Read the records and write them out again exactly.
-- start --
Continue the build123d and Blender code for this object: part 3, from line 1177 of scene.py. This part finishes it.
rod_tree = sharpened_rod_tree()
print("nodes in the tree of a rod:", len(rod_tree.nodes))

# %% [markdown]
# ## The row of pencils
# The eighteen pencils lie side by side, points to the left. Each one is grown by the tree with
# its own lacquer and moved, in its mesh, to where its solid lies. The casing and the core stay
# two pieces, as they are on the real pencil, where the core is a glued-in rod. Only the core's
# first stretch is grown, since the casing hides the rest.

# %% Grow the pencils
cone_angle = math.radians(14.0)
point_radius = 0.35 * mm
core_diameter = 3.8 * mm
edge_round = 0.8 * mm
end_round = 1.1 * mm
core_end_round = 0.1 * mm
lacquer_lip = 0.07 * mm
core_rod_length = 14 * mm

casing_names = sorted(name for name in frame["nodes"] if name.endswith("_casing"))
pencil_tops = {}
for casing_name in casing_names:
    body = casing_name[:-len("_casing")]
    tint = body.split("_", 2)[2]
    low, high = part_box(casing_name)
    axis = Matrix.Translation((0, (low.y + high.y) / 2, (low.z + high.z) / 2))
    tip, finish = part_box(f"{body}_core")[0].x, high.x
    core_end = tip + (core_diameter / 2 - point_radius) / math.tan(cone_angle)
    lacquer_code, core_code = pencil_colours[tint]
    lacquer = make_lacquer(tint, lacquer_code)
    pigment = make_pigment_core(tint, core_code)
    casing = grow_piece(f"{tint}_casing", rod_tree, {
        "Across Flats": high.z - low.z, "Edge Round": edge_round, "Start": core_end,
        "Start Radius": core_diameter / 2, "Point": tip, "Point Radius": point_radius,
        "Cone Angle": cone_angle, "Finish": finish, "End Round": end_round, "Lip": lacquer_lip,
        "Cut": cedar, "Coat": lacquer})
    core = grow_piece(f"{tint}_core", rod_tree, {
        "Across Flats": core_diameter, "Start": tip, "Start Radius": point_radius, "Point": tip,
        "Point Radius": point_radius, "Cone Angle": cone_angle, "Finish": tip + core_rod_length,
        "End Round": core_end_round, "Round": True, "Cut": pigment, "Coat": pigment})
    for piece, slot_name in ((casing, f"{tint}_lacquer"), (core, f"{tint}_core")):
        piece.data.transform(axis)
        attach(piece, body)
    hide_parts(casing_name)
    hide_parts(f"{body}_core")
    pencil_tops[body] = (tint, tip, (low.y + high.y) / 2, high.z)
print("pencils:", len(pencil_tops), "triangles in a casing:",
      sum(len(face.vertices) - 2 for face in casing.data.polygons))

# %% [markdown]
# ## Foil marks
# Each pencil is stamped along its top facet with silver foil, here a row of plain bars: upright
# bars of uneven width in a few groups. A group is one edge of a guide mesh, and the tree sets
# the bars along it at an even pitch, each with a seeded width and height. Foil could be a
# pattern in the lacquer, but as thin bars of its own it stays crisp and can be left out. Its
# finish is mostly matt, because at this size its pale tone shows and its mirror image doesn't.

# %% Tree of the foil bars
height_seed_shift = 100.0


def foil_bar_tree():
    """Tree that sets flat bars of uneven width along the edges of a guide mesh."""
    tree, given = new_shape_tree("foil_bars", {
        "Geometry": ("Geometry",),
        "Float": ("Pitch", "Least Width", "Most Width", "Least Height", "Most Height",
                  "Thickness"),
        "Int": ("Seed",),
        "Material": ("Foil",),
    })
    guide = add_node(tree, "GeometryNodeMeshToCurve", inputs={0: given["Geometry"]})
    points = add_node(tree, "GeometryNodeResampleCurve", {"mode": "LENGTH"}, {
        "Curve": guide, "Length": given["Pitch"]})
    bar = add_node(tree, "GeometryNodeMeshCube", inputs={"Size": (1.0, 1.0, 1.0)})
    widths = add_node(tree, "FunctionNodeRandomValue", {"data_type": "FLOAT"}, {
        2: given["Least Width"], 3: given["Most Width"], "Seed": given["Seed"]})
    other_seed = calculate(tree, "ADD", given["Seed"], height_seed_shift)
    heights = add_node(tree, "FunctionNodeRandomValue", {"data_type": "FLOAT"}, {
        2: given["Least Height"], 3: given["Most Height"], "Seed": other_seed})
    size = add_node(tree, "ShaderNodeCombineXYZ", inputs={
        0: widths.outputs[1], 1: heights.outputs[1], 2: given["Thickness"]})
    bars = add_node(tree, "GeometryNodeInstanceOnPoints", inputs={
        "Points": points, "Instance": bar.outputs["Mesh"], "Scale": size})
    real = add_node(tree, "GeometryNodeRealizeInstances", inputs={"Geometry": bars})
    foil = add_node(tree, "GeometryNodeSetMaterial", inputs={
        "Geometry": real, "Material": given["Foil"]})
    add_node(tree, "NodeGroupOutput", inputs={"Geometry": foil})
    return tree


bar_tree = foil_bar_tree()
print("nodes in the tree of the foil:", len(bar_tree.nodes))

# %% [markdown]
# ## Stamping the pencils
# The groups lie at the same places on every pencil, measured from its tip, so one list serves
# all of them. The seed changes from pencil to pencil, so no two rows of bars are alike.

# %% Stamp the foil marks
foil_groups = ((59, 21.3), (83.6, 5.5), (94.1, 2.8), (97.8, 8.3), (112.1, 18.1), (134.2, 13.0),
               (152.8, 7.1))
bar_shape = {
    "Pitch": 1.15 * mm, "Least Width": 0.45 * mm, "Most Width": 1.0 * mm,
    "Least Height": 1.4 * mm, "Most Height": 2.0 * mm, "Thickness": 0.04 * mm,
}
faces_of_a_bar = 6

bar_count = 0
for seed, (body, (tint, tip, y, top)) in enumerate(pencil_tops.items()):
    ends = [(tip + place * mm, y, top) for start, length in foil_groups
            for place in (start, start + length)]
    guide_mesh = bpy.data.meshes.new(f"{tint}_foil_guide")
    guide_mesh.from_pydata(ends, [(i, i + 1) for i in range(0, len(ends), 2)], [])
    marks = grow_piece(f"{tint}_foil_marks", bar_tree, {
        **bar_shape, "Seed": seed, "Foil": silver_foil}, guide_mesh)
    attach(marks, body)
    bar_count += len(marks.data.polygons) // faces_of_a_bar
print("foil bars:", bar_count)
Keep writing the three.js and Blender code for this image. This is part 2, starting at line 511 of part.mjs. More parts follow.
-- end --
ANSWER TO THIS TASK.
Continue the build123d and Blender code for this object: part 3, from line 1177 of scene.py. This part finishes it.
rod_tree = sharpened_rod_tree()
print("nodes in the tree of a rod:", len(rod_tree.nodes))

# %% [markdown]
# ## The row of pencils
# The eighteen pencils lie side by side, points to the left. Each one is grown by the tree with
# its own lacquer and moved, in its mesh, to where its solid lies. The casing and the core stay
# two pieces, as they are on the real pencil, where the core is a glued-in rod. Only the core's
# first stretch is grown, since the casing hides the rest.

# %% Grow the pencils
cone_angle = math.radians(14.0)
point_radius = 0.35 * mm
core_diameter = 3.8 * mm
edge_round = 0.8 * mm
end_round = 1.1 * mm
core_end_round = 0.1 * mm
lacquer_lip = 0.07 * mm
core_rod_length = 14 * mm

casing_names = sorted(name for name in frame["nodes"] if name.endswith("_casing"))
pencil_tops = {}
for casing_name in casing_names:
    body = casing_name[:-len("_casing")]
    tint = body.split("_", 2)[2]
    low, high = part_box(casing_name)
    axis = Matrix.Translation((0, (low.y + high.y) / 2, (low.z + high.z) / 2))
    tip, finish = part_box(f"{body}_core")[0].x, high.x
    core_end = tip + (core_diameter / 2 - point_radius) / math.tan(cone_angle)
    lacquer_code, core_code = pencil_colours[tint]
    lacquer = make_lacquer(tint, lacquer_code)
    pigment = make_pigment_core(tint, core_code)
    casing = grow_piece(f"{tint}_casing", rod_tree, {
        "Across Flats": high.z - low.z, "Edge Round": edge_round, "Start": core_end,
        "Start Radius": core_diameter / 2, "Point": tip, "Point Radius": point_radius,
        "Cone Angle": cone_angle, "Finish": finish, "End Round": end_round, "Lip": lacquer_lip,
        "Cut": cedar, "Coat": lacquer})
    core = grow_piece(f"{tint}_core", rod_tree, {
        "Across Flats": core_diameter, "Start": tip, "Start Radius": point_radius, "Point": tip,
        "Point Radius": point_radius, "Cone Angle": cone_angle, "Finish": tip + core_rod_length,
        "End Round": core_end_round, "Round": True, "Cut": pigment, "Coat": pigment})
    for piece, slot_name in ((casing, f"{tint}_lacquer"), (core, f"{tint}_core")):
        piece.data.transform(axis)
        attach(piece, body)
    hide_parts(casing_name)
    hide_parts(f"{body}_core")
    pencil_tops[body] = (tint, tip, (low.y + high.y) / 2, high.z)
print("pencils:", len(pencil_tops), "triangles in a casing:",
      sum(len(face.vertices) - 2 for face in casing.data.polygons))

# %% [markdown]
# ## Foil marks
# Each pencil is stamped along its top facet with silver foil, here a row of plain bars: upright
# bars of uneven width in a few groups. A group is one edge of a guide mesh, and the tree sets
# the bars along it at an even pitch, each with a seeded width and height. Foil could be a
# pattern in the lacquer, but as thin bars of its own it stays crisp and can be left out. Its
# finish is mostly matt, because at this size its pale tone shows and its mirror image doesn't.

# %% Tree of the foil bars
height_seed_shift = 100.0


def foil_bar_tree():
    """Tree that sets flat bars of uneven width along the edges of a guide mesh."""
    tree, given = new_shape_tree("foil_bars", {
        "Geometry": ("Geometry",),
        "Float": ("Pitch", "Least Width", "Most Width", "Least Height", "Most Height",
                  "Thickness"),
        "Int": ("Seed",),
        "Material": ("Foil",),
    })
    guide = add_node(tree, "GeometryNodeMeshToCurve", inputs={0: given["Geometry"]})
    points = add_node(tree, "GeometryNodeResampleCurve", {"mode": "LENGTH"}, {
        "Curve": guide, "Length": given["Pitch"]})
    bar = add_node(tree, "GeometryNodeMeshCube", inputs={"Size": (1.0, 1.0, 1.0)})
    widths = add_node(tree, "FunctionNodeRandomValue", {"data_type": "FLOAT"}, {
        2: given["Least Width"], 3: given["Most Width"], "Seed": given["Seed"]})
    other_seed = calculate(tree, "ADD", given["Seed"], height_seed_shift)
    heights = add_node(tree, "FunctionNodeRandomValue", {"data_type": "FLOAT"}, {
        2: given["Least Height"], 3: given["Most Height"], "Seed": other_seed})
    size = add_node(tree, "ShaderNodeCombineXYZ", inputs={
        0: widths.outputs[1], 1: heights.outputs[1], 2: given["Thickness"]})
    bars = add_node(tree, "GeometryNodeInstanceOnPoints", inputs={
        "Points": points, "Instance": bar.outputs["Mesh"], "Scale": size})
    real = add_node(tree, "GeometryNodeRealizeInstances", inputs={"Geometry": bars})
    foil = add_node(tree, "GeometryNodeSetMaterial", inputs={
        "Geometry": real, "Material": given["Foil"]})
    add_node(tree, "NodeGroupOutput", inputs={"Geometry": foil})
    return tree


bar_tree = foil_bar_tree()
print("nodes in the tree of the foil:", len(bar_tree.nodes))

# %% [markdown]
# ## Stamping the pencils
# The groups lie at the same places on every pencil, measured from its tip, so one list serves
# all of them. The seed changes from pencil to pencil, so no two rows of bars are alike.

# %% Stamp the foil marks
foil_groups = ((59, 21.3), (83.6, 5.5), (94.1, 2.8), (97.8, 8.3), (112.1, 18.1), (134.2, 13.0),
               (152.8, 7.1))
bar_shape = {
    "Pitch": 1.15 * mm, "Least Width": 0.45 * mm, "Most Width": 1.0 * mm,
    "Least Height": 1.4 * mm, "Most Height": 2.0 * mm, "Thickness": 0.04 * mm,
}
faces_of_a_bar = 6

bar_count = 0
for seed, (body, (tint, tip, y, top)) in enumerate(pencil_tops.items()):
    ends = [(tip + place * mm, y, top) for start, length in foil_groups
            for place in (start, start + length)]
    guide_mesh = bpy.data.meshes.new(f"{tint}_foil_guide")
    guide_mesh.from_pydata(ends, [(i, i + 1) for i in range(0, len(ends), 2)], [])
    marks = grow_piece(f"{tint}_foil_marks", bar_tree, {
        **bar_shape, "Seed": seed, "Foil": silver_foil}, guide_mesh)
    attach(marks, body)
    bar_count += len(marks.data.polygons) // faces_of_a_bar
print("foil bars:", bar_count)
Keep writing the three.js and Blender code for this image. This is part 2, starting at line 511 of part.mjs. More parts follow.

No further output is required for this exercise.